/sinhala-song-search

Primary LanguageJavaScriptMIT LicenseMIT

Sinhala Song Search

CS4642 - Data Mining & Information Retrieval

Dataset

  • title - song title in English
  • artist - artist name in English
  • album - album name in English
  • releasedYear - released year of the song
  • lyricist - lyricist name in English
  • lyrics - song lyrics in Sinhala
  • metaphor - part of the song which contains a metaphor in Sinhala
  • meaning - meaning of the metaphor in English
  • source - source domain of the metaphor in English
  • target - target domain of the metaphor in English

Use cases

  • Searching songs using the Title, Artist, Lyricist, Album
  • Limiting search ( ex :- 2 songs of .... )
  • Search songs by metaphors ( ex :- metaphors for girl )
  • Search songs by metaphor meaning ( ex :- meaning beautiful girl )

Techniques

  • Tokenization
    • Whitespace tokenizer - The text being analyzed will be split into tokens (individual words) based on whitespace.
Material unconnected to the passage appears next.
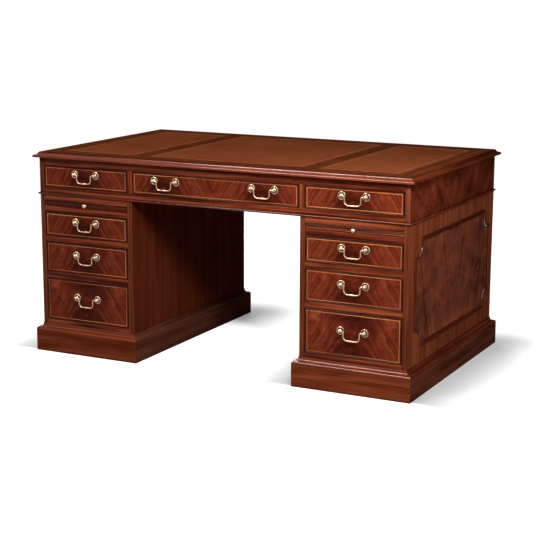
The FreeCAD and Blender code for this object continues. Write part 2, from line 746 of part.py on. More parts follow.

It means that any sequence of whitespace characters (such as spaces, tabs, or line breaks) will be used as delimiters between tokens in the text.
    • Edge n-gram filter - Breaks the text down into n-grams of a given size, with n-grams created from the start (front) of the text. Here, the min_gram is set to 4 and max_gram is set to 18. This means that the tokenizer will break down the text into n-grams of size 4 to 18 and only create n-grams from the start (front) of the text. This filter can be used to improve search performance for prefix matching queries.
  • Stop word filtering
    • A custom filter is used for stop word handling. Apart from the default english stop words used by Elasticsearch it is customized to remove certain common stop words that are relevant to the application. he ignore_case option is set to true which means that the filter will match the words in the stopwords array regardless of the case.
  • Field boosting
    • Certain keywords and named entities have been used to boost the relevant fields such that they count more towards the relevance score of the query.
      • Using words like 'written' in the search will boost the lyricist field.
      • Using words like 'sung', 'performed' will boost the artist field.
      • Using words like 'metaphors' in the search will boost the source and the target fields.
      • Using words like 'meaning' will boost the meaning field.
      • Using names in the named entity set will boost the artist and/or the lyricist fields accordingly. For example using the word 'Bathiya' in the search query will boost the artist field.